======== Provided records ========

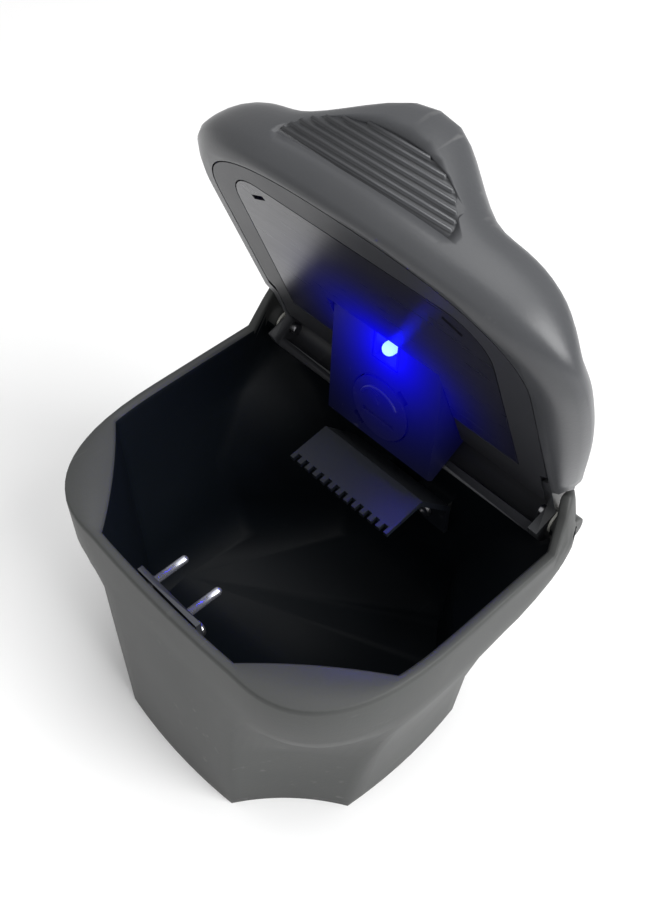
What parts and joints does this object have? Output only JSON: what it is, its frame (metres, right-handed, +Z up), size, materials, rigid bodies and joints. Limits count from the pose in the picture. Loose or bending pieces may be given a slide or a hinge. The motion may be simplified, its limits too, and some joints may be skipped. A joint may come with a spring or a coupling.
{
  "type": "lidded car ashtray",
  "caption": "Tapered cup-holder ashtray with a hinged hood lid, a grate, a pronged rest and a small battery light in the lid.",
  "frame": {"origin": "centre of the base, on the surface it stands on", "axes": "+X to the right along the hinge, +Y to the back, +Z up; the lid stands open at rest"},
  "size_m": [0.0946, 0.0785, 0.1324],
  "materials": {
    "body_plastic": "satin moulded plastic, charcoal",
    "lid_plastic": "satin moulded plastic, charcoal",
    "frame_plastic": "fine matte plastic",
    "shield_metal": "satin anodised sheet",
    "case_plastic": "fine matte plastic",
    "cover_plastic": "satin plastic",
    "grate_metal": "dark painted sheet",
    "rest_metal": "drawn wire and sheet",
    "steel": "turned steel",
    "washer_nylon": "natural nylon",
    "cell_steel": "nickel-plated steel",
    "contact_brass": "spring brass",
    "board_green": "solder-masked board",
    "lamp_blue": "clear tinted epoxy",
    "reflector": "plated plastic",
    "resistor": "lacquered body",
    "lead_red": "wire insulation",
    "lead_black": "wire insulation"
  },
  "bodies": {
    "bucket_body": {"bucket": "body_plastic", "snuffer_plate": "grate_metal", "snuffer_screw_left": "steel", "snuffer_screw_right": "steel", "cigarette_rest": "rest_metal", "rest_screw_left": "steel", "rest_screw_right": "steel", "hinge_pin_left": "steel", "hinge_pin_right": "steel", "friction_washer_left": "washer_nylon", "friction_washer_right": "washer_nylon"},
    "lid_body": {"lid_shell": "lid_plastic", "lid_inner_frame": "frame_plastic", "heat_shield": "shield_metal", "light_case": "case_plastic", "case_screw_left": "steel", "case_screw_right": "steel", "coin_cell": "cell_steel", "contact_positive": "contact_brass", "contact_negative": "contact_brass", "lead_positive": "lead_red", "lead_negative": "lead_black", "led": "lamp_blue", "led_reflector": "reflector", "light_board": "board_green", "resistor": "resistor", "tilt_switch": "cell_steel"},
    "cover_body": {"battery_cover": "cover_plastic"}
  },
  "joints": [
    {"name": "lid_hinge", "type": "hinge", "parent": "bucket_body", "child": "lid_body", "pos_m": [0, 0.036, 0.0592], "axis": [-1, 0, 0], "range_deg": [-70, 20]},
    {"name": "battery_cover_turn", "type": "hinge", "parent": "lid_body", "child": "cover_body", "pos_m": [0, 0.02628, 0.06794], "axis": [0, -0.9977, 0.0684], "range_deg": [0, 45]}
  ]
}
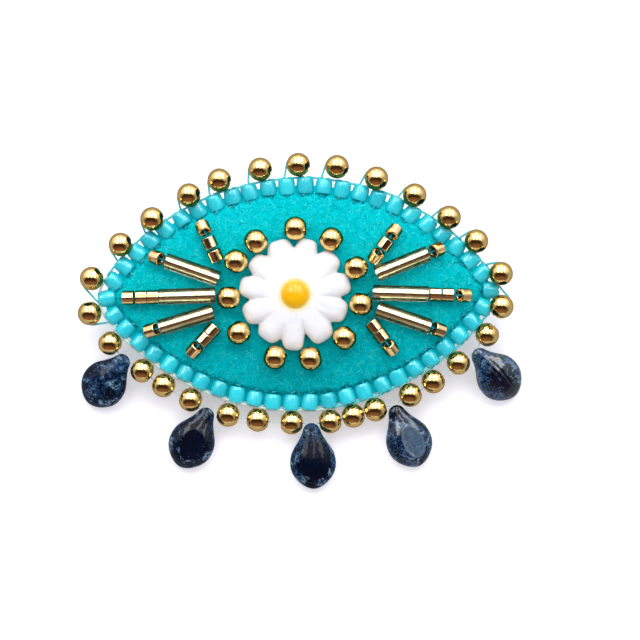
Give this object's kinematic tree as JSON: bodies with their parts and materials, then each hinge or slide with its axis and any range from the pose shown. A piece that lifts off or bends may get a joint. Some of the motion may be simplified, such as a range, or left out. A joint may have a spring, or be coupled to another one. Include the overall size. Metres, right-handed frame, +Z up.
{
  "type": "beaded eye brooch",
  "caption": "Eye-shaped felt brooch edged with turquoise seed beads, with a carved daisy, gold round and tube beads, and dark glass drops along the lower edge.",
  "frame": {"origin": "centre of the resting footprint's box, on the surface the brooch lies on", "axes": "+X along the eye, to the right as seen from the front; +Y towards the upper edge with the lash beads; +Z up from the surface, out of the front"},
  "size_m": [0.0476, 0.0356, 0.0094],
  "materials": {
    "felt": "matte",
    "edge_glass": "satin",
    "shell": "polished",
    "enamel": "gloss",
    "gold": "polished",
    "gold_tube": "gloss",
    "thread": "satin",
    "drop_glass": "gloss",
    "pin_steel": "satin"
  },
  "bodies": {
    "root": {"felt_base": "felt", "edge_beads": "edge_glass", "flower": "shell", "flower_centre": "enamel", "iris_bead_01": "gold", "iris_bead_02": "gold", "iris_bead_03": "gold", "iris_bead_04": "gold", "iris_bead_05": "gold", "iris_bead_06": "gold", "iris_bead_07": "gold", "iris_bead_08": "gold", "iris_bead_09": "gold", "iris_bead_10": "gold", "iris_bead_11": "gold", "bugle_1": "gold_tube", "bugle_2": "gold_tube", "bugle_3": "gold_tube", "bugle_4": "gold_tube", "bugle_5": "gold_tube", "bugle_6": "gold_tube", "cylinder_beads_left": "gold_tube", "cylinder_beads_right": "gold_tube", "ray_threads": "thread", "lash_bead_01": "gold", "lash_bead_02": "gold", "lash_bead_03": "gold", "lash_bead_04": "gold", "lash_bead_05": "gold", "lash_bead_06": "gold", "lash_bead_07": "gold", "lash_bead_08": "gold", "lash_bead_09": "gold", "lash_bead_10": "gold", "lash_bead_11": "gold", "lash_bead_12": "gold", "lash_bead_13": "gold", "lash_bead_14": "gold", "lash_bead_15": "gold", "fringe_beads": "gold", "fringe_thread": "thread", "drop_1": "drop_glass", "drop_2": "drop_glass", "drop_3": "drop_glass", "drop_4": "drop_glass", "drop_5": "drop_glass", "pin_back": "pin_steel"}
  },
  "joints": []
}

========

▸ Stated goal: Show all lines from the data above in which the word "joints" appears.

▸ Result of the exercise:
What parts and joints does this object have? Output only JSON: what it is, its frame (metres, right-handed, +Z up), size, materials, rigid bodies and joints. Limits count from the pose in the picture. Loose or bending pieces may be given a slide or a hinge. The motion may be simplified, its limits too, and some joints may be skipped. A joint may come with a spring or a coupling.
  "joints": [
  "joints": []